Moana Lodge, including the sunset view from the cliff-top restaurant

In Mal País, we stayed at Moana Lodge, which is a lovely hotel on the cliffside above the town. The more expensive cabins have 180 views of the coastline; our room was lower down, but well appointed and with a nice terrace (they just need some better outdoor lighting). There is a cute pool, hot tub and chill-out area and the beach is only minutes away. The hotel's key selling point is its restaurant, Papaya, perched on the clifftop and offering amazing views of the coast and the jungle. A good and well presented breakfast is included; we also went for dinner one night, enjoying a selection of tapas as we watched the sunset.

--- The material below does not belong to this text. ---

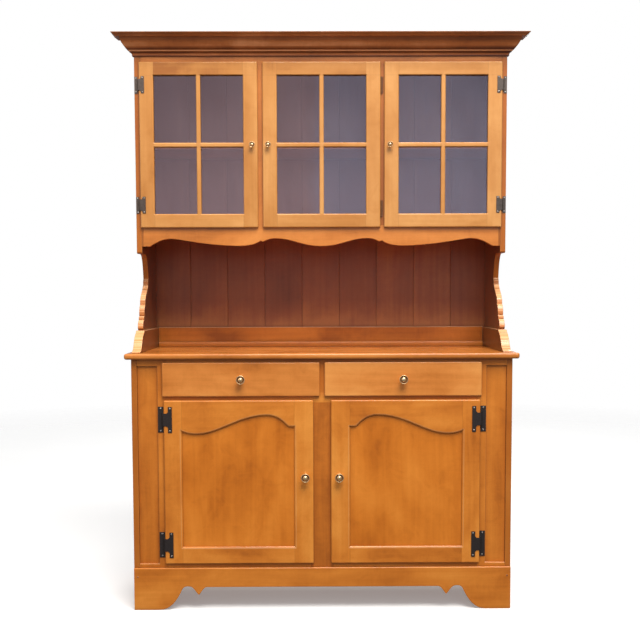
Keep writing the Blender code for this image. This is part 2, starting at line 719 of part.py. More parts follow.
def grown_outline(outline, distance):
    """Moves each point of an outline that runs anticlockwise outwards by one distance."""
    count = len(outline)
    moved = []
    for k, (x, z) in enumerate(outline):
        before = Vector(outline[k - 1])
        after = Vector(outline[(k + 1) % count])
        here = Vector((x, z))
        into = (here - before).normalized()
        away = (after - here).normalized()
        normal_in = Vector((into.y, -into.x))
        normal_away = Vector((away.y, -away.x))
        bisector = normal_in + normal_away
        step = 2 * distance / max(bisector.length_squared, 1.0)
        moved.append((x + bisector.x * step, z + bisector.y * step))
    return moved


def add_bevelled_hole(bm, outline, front, bevel_width, bevel_depth, through):
    """Adds a cutter whose mouth is wider than the hole by a bevel."""
    slope = bevel_width / bevel_depth
    wide = grown_outline(outline, bevel_width + slope * OVERCUT)
    loops = [
        along_y(wide, front - OVERCUT),
        along_y(outline, front + bevel_depth),
        along_y(outline, front + through),
    ]
    add_loft(bm, loops)


def build_glazed_door(side, x, hinge_side, finishes):
    """Glazed door with four lights; hinge_side is -1 for hinges on its left and 1 for its right."""
    wood, glass, brass, metal = finishes
    z = (CABINET_FLOOR - DOOR_LIP, GLAZED_OPENING_TOP + DOOR_LIP)
    hinge = BUTT_HINGE if side == "middle" else FACE_HINGE_SMALL
    low_inset = GLAZED_MIDDLE_LOW_HINGE_INSET if side == "middle" else GLAZED_HINGE_INSET
    name = f"glazed_door_{side}"
    pivot = pivot_empty(f"{name}_pivot", pin_place(x, hinge_side, UPPER_FRONT, hinge, z[0]))
    bm = bmesh.new()
    add_lipped_leaf(bm, x, z, UPPER_FRONT, DOOR_LIP)
    frame = make(f"{name}_frame", bm, wood, pivot, round_faces=True)
    front = UPPER_FRONT - SEAT - LIP_THICKNESS
    lights_x = (x[0] + GLAZED_STILE, x[1] - GLAZED_STILE)
    lights_z = (LIGHTS_BOTTOM, LIGHTS_TOP)
    column = (lights_x[1] - lights_x[0] - GLAZING_BAR) / 2
    row = (lights_z[1] - lights_z[0] - GLAZING_BAR) / 2
    bm = bmesh.new()
    for left in (lights_x[0], lights_x[1] - column):
        for bottom in (lights_z[0], lights_z[1] - row):
            light = rectangle((left, left + column), (bottom, bottom + row))
            add_bevelled_hole(bm, light, front, GLAZED_BEVEL, GLAZED_BEVEL, GLASS_SETBACK + OVERCUT)
    helper(f"{name}_lights", bm, "DIFFERENCE", frame)
    pocket_x = (lights_x[0] - GLASS_LAP, lights_x[1] + GLASS_LAP)
    pocket_z = (lights_z[0] - GLASS_LAP, lights_z[1] + GLASS_LAP)
    pocket_y = (front + GLASS_SETBACK, front + LEAF_THICKNESS + OVERCUT)
    cut_boxes(frame, f"{name}_pocket", [(pocket_x, pocket_y, pocket_z)])
    pane_front = front + GLASS_SETBACK + SEAT
    board(
        f"{name}_glass",
        (pocket_x[0] + SEAT, pocket_x[1] - SEAT),
        (pane_front, pane_front + GLASS_THICKNESS),
        (pocket_z[0] + SEAT, pocket_z[1] - SEAT),
        glass,
        pivot,
    )
    knob_x = x[0] + SMALL_KNOB_INSET if hinge_side > 0 else x[1] - SMALL_KNOB_INSET
    build_knob(f"{name}_knob", knob_x, (z[0] + z[1]) / 2, front, SMALL_KNOB_RADIUS, brass, pivot)
    places = {"upper": z[1] - GLAZED_HINGE_INSET, "lower": z[0] + low_inset}
    for level, height in places.items():
        build_hinge(f"{name}_{level}", x, hinge_side, height, UPPER_FRONT, hinge, metal, pivot)


def scroll_opening(x, z, hinge_side):
    """Opening of a cupboard door, anticlockwise: square below, with a scroll above that rises from the
    hinge side to a crest near the knob side and drops to a short flat."""
    width = x[1] - x[0]
    top = z[1]

    def at(share, drop):
        place = x[0] + share * width if hinge_side < 0 else x[1] - share * width
        return place, top - drop

    dip = at(0.127, 0.061)
    crest = at(0.755, 0.0)
    cusp = at(0.948, 0.037)
    points = [at(0.0, 0.0515)]
    points += curve(points[0], at(0.035, 0.0575), at(0.080, 0.061), dip, 4)
    points += curve(dip, at(0.335, 0.061), at(0.500, 0.0), crest, 12)
    points += curve(crest, at(0.860, 0.0), at(0.905, 0.022), cusp, 8)
    points.append(at(1.0, 0.037))
    if hinge_side < 0:
        points = points[::-1]
    return [(x[0], z[0]), (x[1], z[0])] + points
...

Originally, we had planned to drive from Mal País to Quepos, via the Paquera–Puntarenas ferry, but after our epic road trip, we realised we had been too optimistic and had to cut our planned trip to the Manuel Antonio national park, a real shame, because who doesn't want to to go a national park brimming with cute monkeys frolicking on the beach? With hindsight, I would have cut a day from La Fortuna or Monteverde to have time to visit Manuel Antonio.

The Ylang Ylang beach resort pool, Montezuma

Instead we drove a little way along the coast to Montezuma, staying at El Sano Banano hotel. The main attraction was that you got access to the pool, beach and facilities of the hotel's pricier sister hotel. The Sano Banano was cheap and cheerful — much too noisy at night and without proper curtains — but the pool was amazing and we were only staying one night...

Back to San José
To get back to San José, we drove 45 minutes from Montezuma to Paquera, where we caught the car ferry to Puntarenas, which took about 70 minutes and cost about $30. From there, it's only about 60 miles to San José. Because we were driving along Highway #1, we assumed the road would be relatively fast, but there was rarely more than one lane and we often slowed down to 20 mph. It was a scenic journey, though, and by this point we had learned to be grateful for small mercies: namely paved roads and no river crossings!

And now I just have to decide where to go on my next adventure!